When an initial loss occurs the problem is not simply the initial transfer — the predictable next stage is the fund-recovery scam. Criminals target victims of offshore binary losses with urgent, persuasive offers to “get your money back” for an up-front fee. These recovery approaches often impersonate police, regulators, solicitors or specialist recovery firms and may request remote access, copies of identity documents, or additional transfers into so-called escrow accounts. Official consumer guidance makes the practical position clear: unsolicited recovery offers after a loss are overwhelmingly themselves scams. The right immediate response after a suspected fraudulent loss is to stop payments, preserve all transaction evidence and contact your payment provider and law enforcement; paying an alleged recovery firm almost always converts a single loss into a cascade. National fraud hotlines and regulators keep guidance on how victims should act precisely because this second con is so effective.

How offshore operators keep the customer relationship opaque

Marketing is usually the soft-power engine: affiliates, social media influencers, WhatsApp groups and private chat channels recruit customers with tailored pitches that exaggerate success, show cherry-picked “winning” screenshots and offer personalised account managers. The platform then often provides a polished demo environment that simulates easy profits; when the user switches to live money the demo settings are rarely identical to the live environment and so the live account frequently performs worse. Companies also structure legal terms to frustrate claims: change of jurisdiction clauses, arbitration in distant courts, and corporate chains that obscure who actually holds client money. These structural choices are not accidental for many operators; they are deliberately chosen because they make enforcement and recovery costly and slow.

Practical vetting and defensive checks you can run now

If you are considering any broker that markets binary options and claims an offshore base, insist on answering three concrete questions and make them contractual before you send material funds: exactly which legal entity will hold your account and where is it incorporated; what public reference price and timestamp will resolve each contract and how are outages handled; and what is the documented, auditable withdrawal process including typical timelines and any fees. Do not accept vague marketing claims — verify the legal entity on the relevant corporate registry, demand the client-money policy in writing, and perform a live micro-test: open an account with the minimum possible deposit, execute a small trade, and request a withdrawal to the same source you used to fund the account. If the firm evades any of these simple steps, treat that evasiveness as a decisive warning. Also avoid nonstandard funding rails such as gift cards or peer-to-peer crypto transfers: these rails are chosen because they are hard to reverse. These pragmatic steps are the single most effective way to separate an operator willing to be transparent from one structured to frustrate customers later.

Safer alternatives and institutional contrasts

If your objective is short-dated directional exposure or event hedging, prefer regulated, cleared markets or regulated derivatives desks that offer standardised, exchange-cleared digital or structured products.
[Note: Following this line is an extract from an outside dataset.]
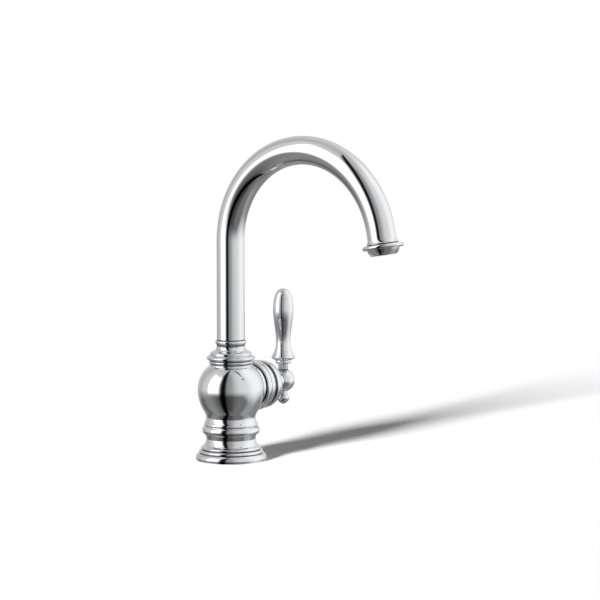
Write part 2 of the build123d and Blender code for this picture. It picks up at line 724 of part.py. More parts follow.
def cartridge_base():
    """Plastic nose of the cartridge with the two ports, under the fixed disc."""
    nose = on_valve(rod(BASE_NOSE_R, base_seat_x, SHOULDER_X) + rod(CARTRIDGE_R, SHOULDER_X, disc_x))
    return nose - both_ports(PORT_HOLE_R, base_seat_x - OVERRUN, disc_x + OVERRUN)


def sector(inner, outer, low, high, start, end):
    """A slice of a ring on Z between two angles in degrees, less than a half turn apart."""
    reach = 3 * outer
    angles = [radians(angle) for angle in (start, (start + end) / 2, end)]
    rays = [(reach * cos(angle), reach * sin(angle)) for angle in angles]
    wedge = extrude(make_face(Polyline((0, 0), *rays, close=True)), high - low)
    return pipe(outer, inner, low, high) & (Pos(0, 0, low) * wedge)


def cartridge_sleeve():
    """Barrel of the cartridge, with the lug that stops the stem at each end of its quarter turn."""
    inner_r = CARTRIDGE_R - CARTRIDGE_WALL
    sleeve = pipe(CARTRIDGE_R, inner_r, disc_x, GLAND_X)
    sleeve += pipe(inner_r + SNUG, STEM_SEAL_BORE_R, GLAND_X - 2 * CARTRIDGE_END_WALL - STEM_SEAL_W, GLAND_X)
    sleeve -= rod(STEM_SEAL_BORE_R, 0, GLAND_X - CARTRIDGE_END_WALL)
    sleeve += pipe(STEM_SEAL_BORE_R + SNUG, STEM_R + RUNNING, GLAND_X - CARTRIDGE_END_WALL, GLAND_X)
    lug = sector(
        STOP_ROOT_R + HOLE_GAP,
        inner_r + SNUG,
        stem_flange_x,
        stem_flange_x + STEM_FLANGE_T,
        -STOP_HALF_ANGLE,
        STOP_HALF_ANGLE,
    )
    return on_valve(sleeve + lug)


def fixed_disc():
    """Ceramic disc with the two ports, keyed to the cartridge."""
    disc = on_valve(rod(DISC_R, disc_x, disc_x + DISC_T))
    return disc - both_ports(PORT_HOLE_R, disc_x - OVERRUN, disc_x + DISC_T + OVERRUN)


def moving_disc():
    """Ceramic disc with the channel that joins the ports when the handle is turned down."""
    channel = SlotOverall(PORT_SPACING + 2 * PORT_HOLE_R, 2 * PORT_HOLE_R, rotation=90)
    pocket = Pos(0, 0, disc_x + DISC_T) * extrude(channel, DISC_CHANNEL_DEPTH)
    return on_valve(rod(DISC_R, disc_x + DISC_T, disc_x + 2 * DISC_T) - pocket)


def valve_stem():
    """Stem from the moving disc to the hub, with a flange notched for the stop lug and a flatted tip."""
    flange_end = stem_flange_x + STEM_FLANGE_T
    stem = rod(STEM_FLANGE_R, stem_flange_x, flange_end) + rod(STEM_R, flange_end, STEM_STEP_X)
    tip = rod(STEM_TIP_R, STEM_STEP_X, STEM_TIP_X)
    flat = Pos(0, STEM_TIP_FLAT, STEM_STEP_X) * Box(
        2 * STEM_R, STEM_R, STEM_TIP_X, align=(Align.CENTER, Align.MIN, Align.MIN)
    )
    half = STEM_SEAL_W / 2
    groove = pipe(STEM_R + OVERRUN, STEM_R - STEM_SEAL_DEPTH, STEM_SEAL_X - half, STEM_SEAL_X + half)
    margin = STOP_HALF_ANGLE + STOP_PLAY
    notch = sector(
        STOP_ROOT_R,
        STEM_FLANGE_R + OVERRUN,
        stem_flange_x - OVERRUN,
        flange_end + OVERRUN,
        -HANDLE_TRAVEL - margin,
        margin,
    )
    return on_valve(stem + (tip - flat) - groove - notch)


def stem_seal():
    """O-ring on the stem, inside the cartridge's end."""
    inner, outer = STEM_R - STEM_SEAL_DEPTH + SNUG, STEM_SEAL_BORE_R - RUNNING
    return on_valve(ring_seal((inner + outer) / 2, (outer - inner) / 2, STEM_SEAL_X))


def gland_nut():
    """Threaded ring that holds the cartridge down, with two spanner holes."""
    nut = pipe(GLAND_THREAD_R - SNUG, STEM_R + HOLE_GAP, GLAND_X, GLAND_X + GLAND_T)
    for side in (-1, 1):
        nut -= Pos(0, side * (GLAND_THREAD_R + STEM_R) / 2, 0) * rod(
            SPANNER_HOLE_R, GLAND_X + GLAND_T - SPANNER_HOLE_DEPTH, GLAND_X + GLAND_T + OVERRUN
        )
    return on_valve(nut)


def handle_hub():
    """Ball with a neck that turns in the bonnet, bored for the stem, the lever's stud and a set screw."""
    neck_start = BONNET_WEB_X + FACE_GAP
    hub = on_valve(rod(HUB_NECK_R, neck_start, HUB_X)) + on_hub(Sphere(HUB_R))
    socket = rod(STEM_TIP_R + SNUG, neck_start - OVERRUN, STEM_TIP_X + FACE_GAP)
    flat = Pos(0, STEM_TIP_FLAT + SNUG, neck_start + OVERRUN) * Box(
        2 * STEM_R, STEM_R, STEM_TIP_X, align=(Align.CENTER, Align.MIN, Align.MIN)
    )
    counterbore = rod(STEM_R + SNUG, neck_start - OVERRUN, STEM_STEP_X + SNUG)
    hub -= on_valve((socket - flat) + counterbore)
    hub -= on_hub(rod(STUD_R + SNUG, -2 * HUB_R, 2 * HUB_R))
    screw_hole = rod(SET_SCREW_R + SNUG, STEM_TIP_FLAT, HUB_R)
    return hub - Pos(SET_SCREW_X, 0, VALVE_Z) * Rot(-90, 0, 0) * screw_hole


def hub_set_screw():
    """Socket screw at the back of the neck that bears on the stem's flat."""
    screw = rod(SET_SCREW_R, STEM_TIP_FLAT + SNUG, HUB_NECK_R - SET_SCREW_SINK)
    key = hex_bar(HEX_KEY, HUB_NECK_R - SET_SCREW_SINK - HEX_KEY_DEPTH, HUB_NECK_R + OVERRUN)
    return Pos(SET_SCREW_X, 0, VALVE_Z) * Rot(-90, 0, 0) * (screw - key)


def lever_spacer():
    """Short neck with a ring, seated on the ball under the lever."""
    spacer = turned(
        (STUD_R + SNUG, 0),
        (SPACER_R, 0),
        (SPACER_R, SPACER_TOP),
        (SPACER_RING_R - SPACER_RING_BOW, SPACER_TOP),
        (SPACER_RING_R - SPACER_RING_BOW, SPACER_TOP + SPACER_RING_H, SPACER_RING_BOW),
        (STUD_R + SNUG, SPACER_TOP + SPACER_RING_H),
    )
    return on_hub(spacer - Sphere(HUB_R))


def lever():
    """Baluster lever: a flared foot, a waist, a long belly and a round top, on the stud that holds it."""
    foot_z = SPACER_TOP + SPACER_RING_H
    rim_z = foot_z + LEVER_FOOT_H
    rise = LEVER_WAIST_Z - rim_z
    swell = LEVER_BELLY_Z - LEVER_WAIST_Z
    crown = LEVER_TOP_Z - LEVER_BELLY_Z
    foot, rim = (SPACER_RING_R, foot_z), (LEVER_FOOT_R, rim_z)
    waist, belly, top = (LEVER_WAIST_R, LEVER_WAIST_Z), (LEVER_BELLY_R, LEVER_BELLY_Z), (0, LEVER_TOP_Z)
    outline = [
        Line((0, -STUD_END_DROP), (STUD_R, -STUD_END_DROP)),
        Line((STUD_R, -STUD_END_DROP), (STUD_R, foot_z)),
        Line((STUD_R, foot_z), foot),
        Bezier(foot, (LEVER_FOOT_R - 0.4, foot_z + 0.5 * LEVER_FOOT_H), (LEVER_FOOT_R, rim_z - 0.8), rim),
        Bezier(rim, (LEVER_FOOT_R - 1.7, rim_z + 0.17 * rise), (LEVER_WAIST_R, rim_z + 0.6 * rise), waist),
        Bezier(
            waist,
            (LEVER_WAIST_R, LEVER_WAIST_Z + 0.36 * swell),
            (LEVER_BELLY_R, LEVER_BELLY_Z - 0.34 * swell),
            belly,
        ),
        Bezier(
            belly,
            (LEVER_BELLY_R, LEVER_BELLY_Z + 0.65 * crown),
            (0.65 * LEVER_BELLY_R, LEVER_TOP_Z),
            top,
        ),
        Line(top, (0, -STUD_END_DROP)),
    ]
    return on_hub(revolve(Plane.XZ * make_face(outline), Axis.Z))


def finial():
    """Acorn nut under the hub, screwed onto the end of the stud."""
    acorn = turned(
        (0, -FINIAL_END_DROP),
        (FINIAL_R, -FINIAL_DROP - FINIAL_BAND_H, FINIAL_END_BOW),
        (FINIAL_R, -FINIAL_DROP),
        (FINIAL_NECK_R, -FINIAL_DROP + FINIAL_SHOULDER_H),
        (FINIAL_NECK_R, 0),
        (0, 0),
    )
    return on_hub(acorn - Sphere(HUB_R) - rod(STUD_R + SNUG, -STUD_END_DROP - STUD_END_ROOM, OVERRUN))


def threaded(radius, low, high):
    """A round bar with ring grooves in place of the thread's helix."""
    bar = rod(radius, low, high)
    turns = int((high - low) / THREAD_PITCH)
    half_width = THREAD_GROOVE * THREAD_PITCH / 2
    cutter = turned(
        (radius - THREAD_DEPTH, 0),
        (radius, -half_width),
        (radius + OVERRUN, -half_width),
        (radius + OVERRUN, half_width),
        (radius, half_width),
    )
    return bar - [Pos(0, 0, low + (turn + 0.5) * THREAD_PITCH) * cutter for turn in range(turns)]


def shank():
    """Threaded tube from the column down through the worktop, with the shoulder that clamps the base."""
    web_z = BASE_TOP_Z - BASE_WEB
    bar = threaded(SHANK_R, SHANK_LOW_Z, web_z - SHANK_SHOULDER_H)
    bar += rod(SHANK_R, web_z - SHANK_SHOULDER_H, SHANK_TOP_Z)
    bar += rod(SHANK_SHOULDER_R, web_z - SHANK_SHOULDER_H, web_z)
    return bar - rod(SHANK_BORE_R, SHANK_LOW_Z - OVERRUN, SHANK_TOP_Z + OVERRUN)


def rubber_washer():
    """Soft washer under the worktop."""
    return pipe(WASHER_R, SHANK_R + HOLE_GAP, washer_top_z - RUBBER_T, washer_top_z)


def steel_washer():
    """Steel washer under the soft one."""
    return pipe(WASHER_R, SHANK_R + HOLE_GAP, nut_top_z, nut_top_z + STEEL_T)


def mounting_nut():
    """Hexagonal nut that pulls the faucet down onto the worktop."""
    nut = hex_bar(NUT_ACROSS, nut_top_z - NUT_H, nut_top_z)
    nut &= turned(
        (0, nut_top_z - NUT_H),
        (NUT_ACROSS / 2, nut_top_z - NUT_H),
        (NUT_ACROSS, nut_top_z - NUT_H + NUT_ACROSS / 2 * NUT_BEVEL),
        (NUT_ACROSS, nut_top_z),
        (0, nut_top_z),
    )
    return nut - rod(SHANK_R + SNUG, nut_top_z - NUT_H - OVERRUN, nut_top_z + OVERRUN)


def inlet_tube():
    """Copper tube from the column down through the shank."""
    return pipe(INLET_R, INLET_BORE_R, INLET_LOW_Z, SHANK_TOP_Z + INLET_SOCKET_H)


def inlet_adapter():
    """Brass end of the inlet: a socket for the tube, a spanner hexagon and the supply hose's thread."""
    socket_low = INLET_LOW_Z
    hex_low = socket_low - ADAPTER_HEX_H
    solid = rod(ADAPTER_NECK_R, socket_low, socket_low + ADAPTER_NECK_H)
    solid += hex_bar(ADAPTER_HEX, hex_low, socket_low)
    solid += rod(ADAPTER_R, hex_low - ADAPTER_THREAD_L, hex_low)
    solid -= rod(INLET_BORE_R, hex_low - ADAPTER_THREAD_L - OVERRUN, socket_low)
    return solid - rod(INLET_R + SNUG, socket_low, socket_low + ADAPTER_NECK_H + OVERRUN)


PIECES = (
    base_flange,
    base_gasket,
    body_shell,
    waterway_column,
    spout_collar,
    upper_bush,
    lower_bush,
    cartridge_housing,
    boss_flange,
    bonnet,
    cartridge_seal,
    cartridge_base,
    cartridge_sleeve,
    fixed_disc,
    gland_nut,
    shank,
    rubber_washer,
    steel_washer,
    mounting_nut,
    inlet_tube,
    inlet_adapter,
    spout_tube,
    spout_ferrule,
    spout_spigot,
    spout_seals,
    spout_clip,
    outlet_collar,
    aerator_housing,
    aerator_washer,
    aerator_screen,
    aerator_insert,
    moving_disc,
    valve_stem,
    stem_seal,
    handle_hub,
    hub_set_screw,
    lever_spacer,
    lever,
    finial,
)

os.makedirs("parts", exist_ok=True)
for piece in PIECES:
    export_step(piece(), f"parts/{piece.__name__}.step")
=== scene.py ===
import json
import math

import bmesh
import bpy
import numpy as np
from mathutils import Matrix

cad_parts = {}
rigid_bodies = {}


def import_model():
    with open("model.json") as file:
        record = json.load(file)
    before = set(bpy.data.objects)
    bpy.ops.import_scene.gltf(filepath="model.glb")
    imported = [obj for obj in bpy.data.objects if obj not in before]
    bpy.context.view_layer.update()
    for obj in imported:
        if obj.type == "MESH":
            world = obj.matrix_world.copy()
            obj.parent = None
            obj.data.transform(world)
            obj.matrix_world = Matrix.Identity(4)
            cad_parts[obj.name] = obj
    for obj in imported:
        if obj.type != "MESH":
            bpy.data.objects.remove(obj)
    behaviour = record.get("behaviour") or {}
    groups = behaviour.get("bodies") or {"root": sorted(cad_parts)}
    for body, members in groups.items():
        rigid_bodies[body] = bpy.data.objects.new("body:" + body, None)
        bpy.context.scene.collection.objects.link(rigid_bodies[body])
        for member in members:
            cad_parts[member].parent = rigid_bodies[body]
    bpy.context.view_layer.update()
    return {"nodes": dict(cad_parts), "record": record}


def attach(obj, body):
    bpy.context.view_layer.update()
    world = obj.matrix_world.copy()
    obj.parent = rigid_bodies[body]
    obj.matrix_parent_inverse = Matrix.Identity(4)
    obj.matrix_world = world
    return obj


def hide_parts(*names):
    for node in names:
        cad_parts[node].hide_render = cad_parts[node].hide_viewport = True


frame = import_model()

# Everything below is worked out in millimetres and becomes metres as it goes into a mesh. +Z is up, the spout
# points along -Y and the handle stands out along +X.
MM = 0.001

# Heights and radii that several pieces share
VALVE_Z = 56.3
WAIST_R = 19.6
BASE_TOP_Z = 17.0
# The bulb is widest at the valve's height and runs from its low end up to its neck, which the rim stands on
BULB_R = 26.4
BULB_LOW_R = 21.6
BULB_LOW_Z = 39.2
BULB_NECK_R = 17.3
BULB_NECK_Z = 74.9
BULB_RIM_R = 17.0
BULB_TOP_Z = 76.3
COLLAR_TOP_Z = 91.7
SPOUT_LOW_Z = 92.6
TUBE_R = 11.1
TUBE_WALL = 1.2
ARCH_R = 73.9
ARCH_Z = 174.3
ARCH_END = math.radians(10.5)
TUBE_TAIL = 5.0
TUBE_SEAT = 4.0
HOUSING_R = 14.4
HUB_X = 67.6
HUB_R = 9.4
HUB_NECK_R = 6.3
HUB_NECK_X = 46.75
STUD_R = 2.9
SHANK_R = 8.33
SHANK_BORE_R = 5.4
SHANK_HOLE_R = 8.68
SET_SCREW_X = 56.2
SET_SCREW_R = 1.52

# Gaps between fixed pieces and between pieces that turn
SNUG = 0.02
RUNNING = 0.06

ROUND_SEGMENTS = 160


# Profiles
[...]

Exchanges and clearinghouses remove much of the counterparty risk and standardise settlement to public reference prices; regulated brokers operate under consumer-protection rules and have defined complaint processes. For investors who want a lower friction path to speculative exposure, regulated CFDs, exchange-listed options, or small, controlled positions in the underlying asset are materially safer than dealing with an anonymous offshore platform that sells binary contracts. Where onshore regulation prohibits retail binaries, an offshore “solution” does not restore protections; it simply places you outside the safety net. Official advisories from major regulators make that practical difference explicit for a reason.

If you have already lost money: immediate, realistic next steps

You suspect a broker to be a fraud. You should never deposit anymore money into it and try to withdraw the money you still have in the broker. See if the broker returns the money to you or if they invent reasons not to give you the money. Please note that if you have lied on your KYC customer forms, they might have a justified reason not to return the money to you since they can’t verify that you are the client who made the deposit in the first place.

Make a document where you collect details on all the transactions you made and why you think it’s a scam. Yes include all communication you have had with the broker. As well as any other information you can can find out about them. Do not include online conjecture and forum rumors. Only include provable facts.

Contact your payment provider and try to make a charge back if your broker doesn’t promptly process your withdrawal. To deposit money using a credit card you might be able to make a charge back. Other deposit methods might make it a lot harder to retrieve your money.

Report the broker to your national fraud police once you are sure that the broker is a fraud and that you are not going to get your money back.

It is often impossible to retrieve the money that you lost. Scams are set up to make that as hard as possible and often operate in countries that are less likely to cooperate with foreign governments and some banks. Even if you are able to receive your money, it might take months before the process is finished and the money is back in your account.